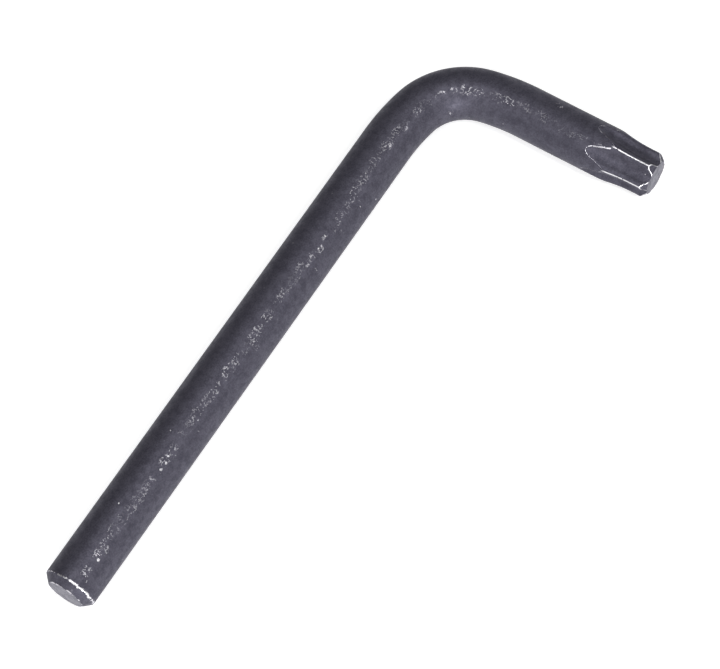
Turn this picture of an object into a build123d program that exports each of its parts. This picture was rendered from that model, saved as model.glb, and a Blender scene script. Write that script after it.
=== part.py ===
from build123d import *
from math import cos, pi, radians, sin, sqrt
import os

# Star-drive key: one round steel bar, bent square in one plane, with a six-lobe star formed on
# the end of the short arm and a plain chamfered end on the long arm.
# Millimetres. The key lies flat on z = 0. +X runs along the long arm to its plain end and +Y
# along the short arm to its star end. The origin is the bottom centre of the whole key.

# Bar
bar_diameter = 5.0
overall_long = 64.4             # outside of the bend to the plain end
overall_short = 25.8            # outside of the bend to the star face

# Bend: a tight middle between two gentler arcs, as a bar takes round a former
bend_radius = 6.25              # centre line of the middle of the bend
easing_radius = 21.0            # centre line of the arc on each side of it
easing_angle = 12.0             # degrees turned by each easing arc

# Plain end
plain_chamfer = 0.72

# Star end: the size 25 six-lobe profile
lobe_count = 6
star_outer_diameter = 4.48      # across the tips of two opposite lobes
star_inner_diameter = 3.20      # across the bottoms of two opposite flutes
lobe_radius = 0.345             # nose of each lobe
star_phase = 20.5               # degrees from +X towards +Z to the centre of the first lobe
star_full_length = 1.45         # face to where the flutes start to run out
runout_radius = 15.0            # arc on which lobes and flutes rise out to the bar
star_face_diameter = 3.4        # flat left on the tip by its 45 degree chamfer

# Worked out from the sizes above
bar_radius = bar_diameter / 2
corner_x = bar_radius - overall_long / 2
corner_y = bar_radius - overall_short / 2
plain_end_x = overall_long / 2
star_face_y = overall_short / 2
middle_angle = 90 - 2 * easing_angle
bend_setback = easing_radius * (
    1 + sin(radians(easing_angle)) - cos(radians(easing_angle))
) + bend_radius * (cos(radians(easing_angle)) - sin(radians(easing_angle)))

# The flute arc that is tangent to the nose of both its lobes
half_pitch = pi / lobe_count
lobe_centre = star_outer_diameter / 2 - lobe_radius
flute_bottom = star_inner_diameter / 2
flute_radius = (
    lobe_radius**2 - lobe_centre**2 - flute_bottom**2
    + 2 * lobe_centre * flute_bottom * cos(half_pitch)
) / (2 * (flute_bottom - lobe_centre * cos(half_pitch) - lobe_radius))

# The run-out ends just past the place where the flute bottoms reach the bar's surface
runout_rise = bar_radius - flute_bottom + 0.05
runout_length = sqrt(2 * runout_radius * runout_rise - runout_rise**2)
runout_steps = 5
blank_margin = 0.5              # waste stands this far outside the bar and past its face


def rise(distance):
    """How far the star's surface stands outside its full-depth profile on the run-out."""
    return runout_radius - sqrt(runout_radius**2 - distance**2)


def star_plane(distance_from_face):
    """Section plane of the short arm, looking out of its star end."""
    return Plane(
        origin=(corner_x, star_face_y - distance_from_face, bar_radius),
        x_dir=(1, 0, 0),
        z_dir=(0, 1, 0),
    )


def polar(radius, angle):
    return (radius * cos(angle), radius * sin(angle))


def star_outline(growth):
    """The closed star profile of tangent arcs, with lobes and flutes moved outwards by growth.

    The flutes keep their arc. The noses of the lobes grow rounder, to stay tangent to it.
    """
    crest = star_outer_diameter / 2 + growth
    flute_centre = flute_bottom + flute_radius + growth
    nose = (
        crest**2 + flute_centre**2 - flute_radius**2
        - 2 * crest * flute_centre * cos(half_pitch)
    ) / (2 * (crest - flute_centre * cos(half_pitch) + flute_radius))
    with BuildLine() as outline:
        for index in range(lobe_count):
            # seen from outside the tip, the phase turns the other way about the axis
            lobe_angle = -radians(star_phase) - 2 * half_pitch * index
            lobe = Vector(*polar(crest - nose, lobe_angle))
            next_lobe = Vector(*polar(crest - nose, lobe_angle - 2 * half_pitch))
            flute_before = Vector(*polar(flute_centre, lobe_angle + half_pitch))
            flute = Vector(*polar(flute_centre, lobe_angle - half_pitch))
            lobe_start = lobe + (flute_before - lobe).normalized() * nose
            lobe_end = lobe + (flute - lobe).normalized() * nose
            flute_end = next_lobe + (flute - next_lobe).normalized() * nose
            bottom = polar(flute_centre - flute_radius, lobe_angle - half_pitch)
            ThreePointArc(lobe_start, polar(crest, lobe_angle), lobe_end)
            ThreePointArc(lobe_end, bottom, flute_end)
    return outline.line


# What the star takes off the bar: a blank round the end of the short arm, less the star itself
with BuildPart() as star_waste:
    with BuildSketch(star_plane(star_full_length + runout_length)):
        Circle(bar_radius + blank_margin)
    extrude(amount=star_full_length + runout_length + blank_margin)
    # run-out: the profile grows on an arc until it leaves the bar
    for step in range(runout_steps + 1):
        distance = runout_length * step / runout_steps
        with BuildSketch(star_plane(star_full_length + distance)):
            make_face(star_outline(rise(distance)))
    loft(mode=Mode.SUBTRACT)
    # full-depth star
    with BuildSketch(star_plane(star_full_length)):
        make_face(star_outline(0))
    extrude(amount=star_full_length, mode=Mode.SUBTRACT)

# What the 45 degree chamfer takes off the tip
with BuildPart() as tip_waste:
    chamfer_depth = bar_radius + blank_margin - star_face_diameter / 2
    with BuildSketch(Plane(origin=(corner_x, star_face_y, bar_radius))):
        with BuildLine():
            Polyline(
                (star_face_diameter / 2, 0),
                (bar_radius + blank_margin, -chamfer_depth),
                (bar_radius + blank_margin, blank_margin),
                (star_face_diameter / 2, blank_margin),
                close=True,
            )
        make_face()
    revolve(axis=Axis((corner_x, 0, bar_radius), (0, 1, 0)))

with BuildPart() as star_key:
    # bar: straight, three tangent arcs round the corner, straight
    with BuildLine(Plane.XY.offset(bar_radius)):
        long_arm = Line((plain_end_x, corner_y), (corner_x + bend_setback, corner_y))
        first_easing = JernArc(long_arm @ 1, long_arm % 1, easing_radius, -easing_angle)
        middle = JernArc(first_easing @ 1, first_easing % 1, bend_radius, -middle_angle)
        second_easing = JernArc(middle @ 1, middle % 1, easing_radius, -easing_angle)
        Line(second_easing @ 1, (corner_x, star_face_y))
    with BuildSketch(Plane(origin=long_arm @ 0, z_dir=long_arm % 0)):
        Circle(bar_radius)
    sweep()
    # plain end
    chamfer(star_key.edges().sort_by(Axis.X)[-1], length=plain_chamfer)
    # star end
    add(star_waste.part, mode=Mode.SUBTRACT)
    add(tip_waste.part, mode=Mode.SUBTRACT)

star_key.part.label = "star_key"
print(f"flute radius {flute_radius:.3f}, bend setback {bend_setback:.3f}, "
      f"run-out length {runout_length:.3f}")
print(f"volume {star_key.part.volume:.1f} cubic mm, size {star_key.part.bounding_box().size}")

os.makedirs("parts", exist_ok=True)
export_step(star_key.part, "parts/star_key.step")
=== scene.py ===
# %% [markdown]
# # A star-drive key
#
# A star-drive key is the plainest of hand tools: one length of round steel bar. A press forms a
# six-lobe star on one end, the other end gets a chamfer, a bending machine folds the bar square,
# and a hot bath turns its skin to black oxide. There is nothing to assemble, so everything this
# scene has to show is in one surface: how round it is, how the star fades into the bar, what
# drawers and screws have done to the black, and a painted highlight along its upper side.
#
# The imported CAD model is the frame. It gives the key's size and place, and this script works
# from its box, in metres.

# %% Load the frame
import bpy
from math import cos, pi, radians, sin, tan
from mathutils import Matrix, Vector


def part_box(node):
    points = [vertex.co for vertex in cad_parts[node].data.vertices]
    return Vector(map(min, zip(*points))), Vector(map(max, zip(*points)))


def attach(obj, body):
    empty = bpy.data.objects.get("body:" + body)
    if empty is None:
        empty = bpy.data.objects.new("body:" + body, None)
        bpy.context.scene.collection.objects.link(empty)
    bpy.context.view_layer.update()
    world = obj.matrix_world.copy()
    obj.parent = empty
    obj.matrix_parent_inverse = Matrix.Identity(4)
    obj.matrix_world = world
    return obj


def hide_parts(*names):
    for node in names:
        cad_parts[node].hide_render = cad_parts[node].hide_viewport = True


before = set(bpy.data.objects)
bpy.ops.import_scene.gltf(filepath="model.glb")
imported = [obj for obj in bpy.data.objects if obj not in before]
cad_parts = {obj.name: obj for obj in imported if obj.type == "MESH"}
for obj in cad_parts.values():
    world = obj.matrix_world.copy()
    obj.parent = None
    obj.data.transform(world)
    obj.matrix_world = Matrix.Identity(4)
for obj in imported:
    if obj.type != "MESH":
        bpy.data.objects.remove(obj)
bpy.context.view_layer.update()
low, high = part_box("star_key")
MM = 0.001
print("the key is", [round((b - a) / MM, 2) for a, b in zip(low, high)], "mm")

# %% [markdown]
# ## Sizes
#
# The bar is as thick as the key is high, because the key lies flat. The two arms' centre lines
# run half a bar inside the box. The rest are the sizes that a maker would put on the drawing.
#
# The flutes are arcs that touch the noses of the lobes on both sides. With the other sizes
# given, that sets their radius, so it is worked out here and not chosen.

# %% Name the sizes
BAR = (high.z - low.z) / 2
CORNER = Vector((low.x + BAR, low.y + BAR, low.z + BAR))    # where the arms' axes cross
LONG_END = high.x
STAR_FACE = high.y

BEND = 6.25 * MM                              # centre line of the middle of the bend
EASING = 21 * MM                              # centre line of the arcs on each side of it
EASING_TURN = radians(12)
MIDDLE_TURN = pi / 2 - 2 * EASING_TURN

PLAIN_FLAT = 1.78 * MM                        # radius of the flat left by the plain chamfer
STAR_FLAT = 1.70 * MM                         # radius of the flat left on the star's tip
STAR_OUTER = 2.24 * MM                        # radius to the crests of the lobes
STAR_INNER = 1.60 * MM                        # radius to the bottoms of the flutes
LOBE_NOSE = 0.345 * MM
FULL_DEPTH = 1.45 * MM                        # face to where the flutes start to run out
RUNOUT = 15 * MM                              # arc on which the star grows out to the bar
LOBES = 6
PHASE = radians(20.5)                         # first lobe, from +X towards +Z

HALF_PITCH = pi / LOBES
NOSE_CENTRE = STAR_OUTER - LOBE_NOSE
FLUTE = (LOBE_NOSE ** 2 - NOSE_CENTRE ** 2 - STAR_INNER ** 2
         + 2 * NOSE_CENTRE * STAR_INNER * cos(HALF_PITCH)) / (
    2 * (STAR_INNER - NOSE_CENTRE * cos(HALF_PITCH) - LOBE_NOSE))
print("the flutes have a radius of", round(FLUTE / MM, 3), "mm")

# %% [markdown]
# ## The path of the bar
#
# A bar doesn't fold round a single arc. It turns tightly where it wraps the bending pin, and
# gently before and after, where it only leans on it. A Bezier curve holds that path well: a
# straight needs two points, and an arc needs two points whose handles are 4/3 of the tangent of
# a quarter of the turn, times the radius. Every handle lies along the path, so the joints
# between straights and arcs can't kink.
#
# The path starts at the plain end and walks to the star, one stretch at a time.

# %% Walk along the path
knots = [(Vector((LONG_END, CORNER.y, CORNER.z)), Vector((-1, 0, 0)))]
handles = []
lengths = []


def straight(length):
    place, heading = knots[-1]
    knots.append((place + heading * length, heading))
    handles.append(length / 3)
    lengths.append(length)


def turn_right(radius, angle):
    place, heading = knots[-1]
    centre = place + Vector((heading.y, -heading.x, 0)) * radius
    spin = Matrix.Rotation(-angle, 3, "Z")
    knots.append((centre + spin @ (place - centre), spin @ heading))
    handles.append(4 / 3 * tan(angle / 4) * radius)
    lengths.append(radius * angle)


setback = (EASING * (1 + sin(EASING_TURN) - cos(EASING_TURN))
           + BEND * (cos(EASING_TURN) - sin(EASING_TURN)))
straight(LONG_END - CORNER.x - setback)
turn_right(EASING, EASING_TURN)
turn_right(BEND, MIDDLE_TURN)
turn_right(EASING, EASING_TURN)
straight(STAR_FACE - knots[-1][0].y)
BAR_LENGTH = sum(lengths)
print("the bar is", round(BAR_LENGTH / MM, 2), "mm long, with its star end at", knots[-1][0])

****

> _Your objective_
Quote only the lines running from the line that holds "add(tip_waste.part, mode=Mode.SUBTRACT)" to the line that holds "obj.matrix_world = Matrix.Identity(4)", both ends included.

> _Solved problem_
    add(tip_waste.part, mode=Mode.SUBTRACT)

star_key.part.label = "star_key"
print(f"flute radius {flute_radius:.3f}, bend setback {bend_setback:.3f}, "
      f"run-out length {runout_length:.3f}")
print(f"volume {star_key.part.volume:.1f} cubic mm, size {star_key.part.bounding_box().size}")

os.makedirs("parts", exist_ok=True)
export_step(star_key.part, "parts/star_key.step")
=== scene.py ===
# %% [markdown]
# # A star-drive key
#
# A star-drive key is the plainest of hand tools: one length of round steel bar. A press forms a
# six-lobe star on one end, the other end gets a chamfer, a bending machine folds the bar square,
# and a hot bath turns its skin to black oxide. There is nothing to assemble, so everything this
# scene has to show is in one surface: how round it is, how the star fades into the bar, what
# drawers and screws have done to the black, and a painted highlight along its upper side.
#
# The imported CAD model is the frame. It gives the key's size and place, and this script works
# from its box, in metres.

# %% Load the frame
import bpy
from math import cos, pi, radians, sin, tan
from mathutils import Matrix, Vector


def part_box(node):
    points = [vertex.co for vertex in cad_parts[node].data.vertices]
    return Vector(map(min, zip(*points))), Vector(map(max, zip(*points)))


def attach(obj, body):
    empty = bpy.data.objects.get("body:" + body)
    if empty is None:
        empty = bpy.data.objects.new("body:" + body, None)
        bpy.context.scene.collection.objects.link(empty)
    bpy.context.view_layer.update()
    world = obj.matrix_world.copy()
    obj.parent = empty
    obj.matrix_parent_inverse = Matrix.Identity(4)
    obj.matrix_world = world
    return obj


def hide_parts(*names):
    for node in names:
        cad_parts[node].hide_render = cad_parts[node].hide_viewport = True


before = set(bpy.data.objects)
bpy.ops.import_scene.gltf(filepath="model.glb")
imported = [obj for obj in bpy.data.objects if obj not in before]
cad_parts = {obj.name: obj for obj in imported if obj.type == "MESH"}
for obj in cad_parts.values():
    world = obj.matrix_world.copy()
    obj.parent = None
    obj.data.transform(world)
    obj.matrix_world = Matrix.Identity(4)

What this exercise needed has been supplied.